Syria's rebels are girding for more war.


The country is technically under a cease-fire and ostensibly in the process of implementing a U.N.-backed peace plan that is to end a 14-month conflict in which at least 10,000 people have died. But fighters, activists and civilians here in the hotbed province of Homs, as in much of Syria, have lost faith in the diplomatic effort led by former U.N. Secretary-General Kofi Annan.


Instead, rebels see this moment as an opportunity to rearm, regroup and prepare for what they regard as the inevitable escalation of fighting once the cease-fire, violated by both sides, is declared dead.


In the wake of the May 25 massacre of more than 100 civilians, many of them children, in Houla, some rebels are asking whether that time has come. In a video posted online May 26, Free Syrian Army spokesman Col. Qassim Saad Eddine said it was no longer possible to comply with the peace plan.
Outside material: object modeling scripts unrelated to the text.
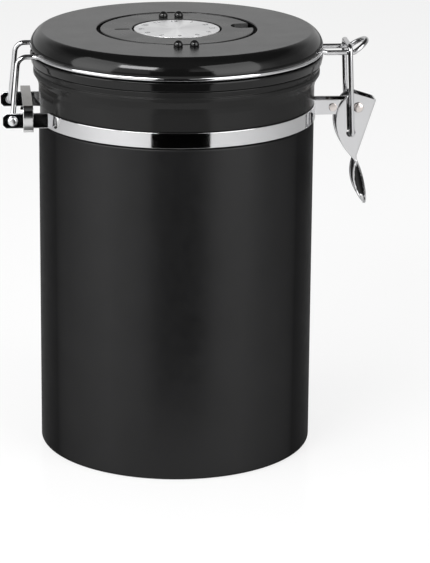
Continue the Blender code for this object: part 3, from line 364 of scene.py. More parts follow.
def spun_mesh(name, profile, steps, mark=None):
    """Closed (radius, height) outline turned about Z; mark(radius, height) gives a face's material."""
    verts, faces, marks, rows = [], [], [], []
    for radius, height in profile:
        if radius < 1e-7:
            rows.append([len(verts)] * steps)
            verts.append((0, 0, height))
        else:
            rows.append([len(verts) + k for k in range(steps)])
            for k in range(steps):
                angle = 2 * math.pi * k / steps
                verts.append((radius * math.cos(angle), radius * math.sin(angle), height))
    for i, row in enumerate(rows):
        following = rows[(i + 1) % len(rows)]
        a, b = profile[i], profile[(i + 1) % len(rows)]
        if a[0] < 1e-7 and b[0] < 1e-7:
            continue
        which = mark((a[0] + b[0]) / 2, (a[1] + b[1]) / 2) if mark else 0
        for k in range(steps):
            ahead = (k + 1) % steps
            corners = [row[k], row[ahead], following[ahead], following[k]]
            faces.append([v for n, v in enumerate(corners) if v not in corners[:n]])
            marks.append(which)
    return to_mesh(name, verts, faces, marks if mark else None)


def turned(name, profile, body, node, finish, steps=192, mark=None):
    """Piece turned about Z from an outline."""
    mesh = spun_mesh(name, supported(profile), steps, mark)
    return finish_object(name, mesh, body, node, finish)


def along_y(place):
    """Matrix that lays a piece turned about Z along Y at a place."""
    return Matrix.Translation(place) @ Matrix.Rotation(math.radians(90), 4, "X")


def route_through(corners, radii, steps):
    """Open 3-D route with its corners turned on arcs."""
    out = [Vector(corners[0])]
    for before, corner, after, radius in zip(corners, corners[1:], corners[2:], radii[1:]):
        before, corner, after = Vector(before), Vector(corner), Vector(after)
        back, ahead = (before - corner).normalized(), (after - corner).normalized()
        half = back.angle(ahead) / 2
        if radius == 0 or half > math.radians(89.7):
            out.append(corner)
            continue
        centre = corner + (back + ahead).normalized() * (radius / math.sin(half))
        reach = radius / math.tan(half)
        out += arc_points(centre, corner + back * reach, corner + ahead * reach, steps)
    out.append(Vector(corners[-1]))
    return out


def cleaned(route):
    """Drop points that lie on the one before."""
    out = [route[0]]
    for spot in route[1:]:
        if (spot - out[-1]).length > 2e-5:
            out.append(spot)
    return out


def tube_mesh(name, route, radius, sides):
    """Round wire along a route, its frame carried along without twist."""
    route = cleaned(route)
    tangents = []
    for i in range(len(route)):
        ahead = route[min(i + 1, len(route) - 1)] - route[max(i - 1, 0)]
        tangents.append(ahead.normalized())
    normal = tangents[0].orthogonal().normalized()
    rings = []
    for i, (spot, tangent) in enumerate(zip(route, tangents)):
        normal = (normal - tangent * normal.dot(tangent)).normalized()
        side = tangent.cross(normal)
        rings.append([spot + (normal * math.cos(a) + side * math.sin(a)) * radius
                      for a in (2 * math.pi * k / sides for k in range(sides))])

    def rounded_end(ring, spot, outward):
        """Rings that close a wire's end with a slight dome."""
        extra = []
        for share in (0.25, 0.5, 0.75, 0.92):
            lift = math.sin(share * math.pi / 2) * radius * 0.35
            shrink = math.cos(share * math.pi / 2) ** 0.6
            extra.append([spot + (p - spot) * shrink + outward * lift for p in ring])
        return extra

    head = rounded_end(rings[0], route[0], -tangents[0])
    tail = rounded_end(rings[-1], route[-1], tangents[-1])
    return lofted_mesh(name, head[::-1] + rings + tail)


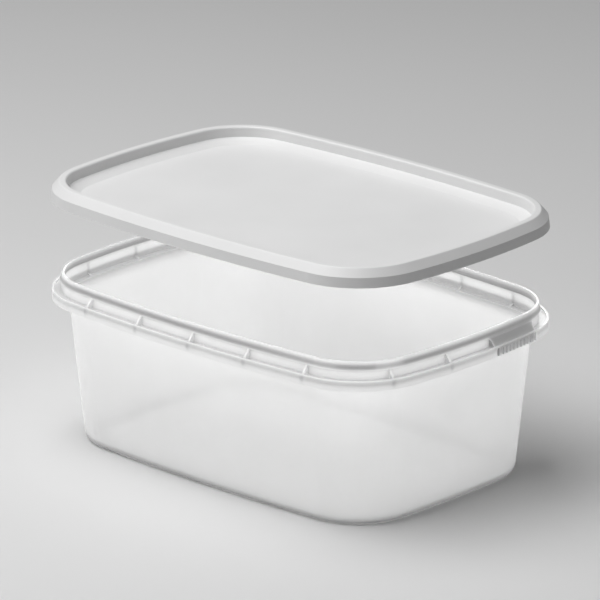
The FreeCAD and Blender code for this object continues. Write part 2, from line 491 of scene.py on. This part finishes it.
@dataclass
class Softbox:
    """A rectangular area light that faces a point.

    Attributes:
        side: Which softbox this is.
        place: Middle of the lit face.
        aim: Point that it faces.
        size: Width and height of the lit face.
        power: Radiant power in watts.
        lights: Pieces that it lights; everything where empty.
        shaded_by: Pieces that cast a shadow in its light; everything where empty.
    """

    side: LightSide
    place: Vector
    aim: Vector
    size: tuple[float, float]
    power: float
    lights: tuple[Piece, ...] = ()
    shaded_by: tuple[Piece, ...] = ()

    def build(self, nodes: dict[str, bpy.types.Object]) -> bpy.types.Object:
        """Create the light in the scene.

        Args:
            nodes: The CAD nodes, for a softbox that is flagged off from some of them.

        Returns:
            The light.
        """
        lamp = bpy.data.lights.new(f"softbox_{self.side.value}", "AREA")
        lamp.shape = "RECTANGLE"
        lamp.size, lamp.size_y = self.size
        lamp.energy = self.power
        light = bpy.data.objects.new(lamp.name, lamp)
        light.location = self.place
        light.rotation_euler = (self.aim - self.place).to_track_quat("-Z", "Y").to_euler()
        bpy.context.scene.collection.objects.link(light)
        linking = light.light_linking
        if self.lights:
            linking.receiver_collection = self.group("lit_by", self.lights, nodes)
        if self.shaded_by:
            linking.blocker_collection = self.group("shades", self.shaded_by, nodes)
        return light

    def group(
        self, role: str, pieces: tuple[Piece, ...], nodes: dict[str, bpy.types.Object],
    ) -> bpy.types.Collection:
        """Collect the pieces that the light treats apart.

        Args:
            role: What the pieces are to the light.
            pieces: The pieces.
            nodes: The CAD nodes, by name.

        Returns:
            A collection of their nodes, outside the scene's own tree.
        """
        collection = bpy.data.collections.new(f"{role}_{self.side.value}")
        for piece in pieces:
            collection.objects.link(nodes[piece.value])
        return collection


@dataclass
class Studio:
    """Pale floor, soft lights and camera round the object.

    Attributes:
        azimuth_deg: Camera's turn about the vertical; 0 looks along +Y.
        elevation_deg: Camera's height above the horizon.
        distance: From the camera to the point that it aims at.
        lens_mm: Focal length on the sensor below.
        sensor_mm: Width of the sensor.
        sight: Farthest that the camera sees.
        aim: Point in the middle of the view.
        lights_aim: Point that the softboxes face, near the top of the tub.
        floor_size: Side of the square floor.
        ambient: Strength of the even light from all round.
        paper: Finish of the floor.
        bounces: Most bounces of a ray, enough to cross the tub's milky walls.
        diffuse_bounces: Most of them that may be diffuse.
        faces_seen_through: Most clear faces that a ray passes straight through.
    """

    azimuth_deg: float = 43.16
    elevation_deg: float = 18.58
    distance: float = 2.2
    lens_mm: float = 340.6
    sensor_mm: float = 36.0
    sight: float = 50.0
    aim: Vector = field(default_factory=lambda: Vector((0.0005, 0.0004, 0.0623)))
    lights_aim: Vector = field(default_factory=lambda: Vector((0.0, 0.0, 0.06)))
    floor_size: float = 6.0
    ambient: float = 0.08
    paper: StudioPaper = field(default_factory=StudioPaper)
    bounces: int = 16
    diffuse_bounces: int = 8
    faces_seen_through: int = 24

    def back_vector(self) -> Vector:
        """Turn the camera's two angles into a direction.

        Returns:
            Unit vector from the aim point towards the camera.
        """
        turn, rise = math.radians(self.azimuth_deg), math.radians(self.elevation_deg)
        return Vector((
            math.sin(turn) * math.cos(rise), -math.cos(turn) * math.cos(rise), math.sin(rise),
        ))

    def build_camera(self) -> bpy.types.Object:
        """Create the camera and make it the scene's own.

        Returns:
            The camera.
        """
        data = bpy.data.cameras.new("studio_camera")
        data.lens = self.lens_mm
        data.sensor_width = self.sensor_mm
        data.clip_end = self.sight
        camera = bpy.data.objects.new(data.name, data)
        camera.location = self.aim + self.back_vector() * self.distance
        camera.rotation_euler = self.back_vector().to_track_quat("Z", "Y").to_euler()
        bpy.context.scene.collection.objects.link(camera)
        bpy.context.scene.camera = camera
        return camera

    def build_floor(self, level: float) -> bpy.types.Object:
        """Lay the floor.

        Args:
            level: Height of the surface that the tub stands on.

        Returns:
            The floor, marked as stage.
        """
        half = self.floor_size / 2.0
        corners = [(-half, -half, level), (half, -half, level),
                   (half, half, level), (-half, half, level)]
        mesh = bpy.data.meshes.new("floor")
        mesh.from_pydata(corners, [], [(0, 1, 2, 3)])
        mesh.materials.append(self.paper.material())
        floor = bpy.data.objects.new("floor", mesh)
        bpy.context.scene.collection.objects.link(floor)
        floor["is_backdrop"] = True
        return floor

    def softboxes(self) -> tuple[Softbox, ...]:
        """Place the studio's softboxes.

        The milky tub needs more light than the white lid, so five of the seven are flagged
        off the lid and the floor, and the one above the tub shines past the lid too. Flags
        in a real studio could only come near that.

        Returns:
            The softboxes, from the top round to the right.
        """
        aim = self.lights_aim
        tub = (Piece.TUB,)
        # Side, place, aim, size in metres and power in watts of each.
        return (
            Softbox(LightSide.OVERHEAD, Vector((-0.24, -0.3, 1.15)), aim, (1.0, 1.0), 14.6),
            Softbox(LightSide.TUB_TOP, Vector((0.0, 0.0, 0.8)), aim, (0.9, 0.9), 10.0,
                    lights=tub, shaded_by=tub),
            Softbox(LightSide.BACK, Vector((-0.3, 1.2, 0.3)), aim, (1.4, 0.4), 29.0,
                    lights=tub),
            Softbox(LightSide.LEFT, Vector((-1.2, -0.1, 0.3)), aim, (1.2, 0.4), 16.0,
                    lights=tub),
            Softbox(LightSide.FRONT, Vector((-0.3, -1.3, 0.4)), aim, (1.0, 0.5), 1.2),
            Softbox(LightSide.TUB_FRONT, Vector((-0.2, -1.3, 0.3)), aim, (1.0, 0.4), 11.0,
                    lights=tub),
            Softbox(LightSide.RIGHT, Vector((1.3, 0.0, 0.3)), aim, (1.0, 0.4), 14.0,
                    lights=tub),
        )

    def light_air(self) -> None:
        """Light the scene evenly from all round."""
        world = bpy.data.worlds.new("studio_air")
        world.use_nodes = True
        tree = world.node_tree
        tree.nodes.clear()
        air = add_node(
            tree, "ShaderNodeBackground",
            {"Color": linear(WHITE), "Strength": self.ambient},
        )
        add_node(tree, "ShaderNodeOutputWorld", {}, {"Surface": air.outputs["Background"]})
        bpy.context.scene.world = world

    def set_view_and_paths(self) -> None:
        """Show colours as they are and let light cross the tub's many milky faces."""
        view = bpy.context.scene.view_settings
        view.view_transform = "Standard"
        view.look = "None"
        view.exposure = 0.0
        paths = bpy.context.scene.cycles
        paths.max_bounces = self.bounces
        paths.diffuse_bounces = self.diffuse_bounces
        paths.transparent_max_bounces = self.faces_seen_through

    def build(
        self, level: float, nodes: dict[str, bpy.types.Object],
    ) -> list[bpy.types.Object]:
        """Set up floor, air, lights and camera.

        Args:
            level: Height of the floor.
            nodes: The CAD nodes, for the softboxes that light only some of them.

        Returns:
            The floor, the lights and the camera.
        """
        floor = self.build_floor(level)
        self.light_air()
        lights = [softbox.build(nodes) for softbox in self.softboxes()]
        camera = self.build_camera()
        self.set_view_and_paths()
        return [floor, *lights, camera]


def main() -> None:
    """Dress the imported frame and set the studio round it."""
    logging.basicConfig(level=logging.INFO, format="%(name)s: %(message)s")
    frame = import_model()
    nodes = frame["nodes"]
    cad_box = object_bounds()
    for moulding in (Tub(), Lid()):
        dressed = moulding.dress(nodes)
        log.info("%s: one moulding in %s", dressed.name, moulding.plastic.name)
    for fitting in Studio().build(level=cad_box[0][2], nodes=nodes):
        log.info("%s: in the studio", fitting.name)


if __name__ == "__main__":
    main()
"The battle is coming, and it will be bigger and will take longer," said one defector, former army Sgt. Basil Idriss, who now heads a militia in Qusair. Many rebels escaping the battered Baba Amr neighborhood of Homs fled to Qusair, less than 20 miles away. "Annan's plan will fall apart. It may fall apart tomorrow or next week, or it may take longer."


Where are they?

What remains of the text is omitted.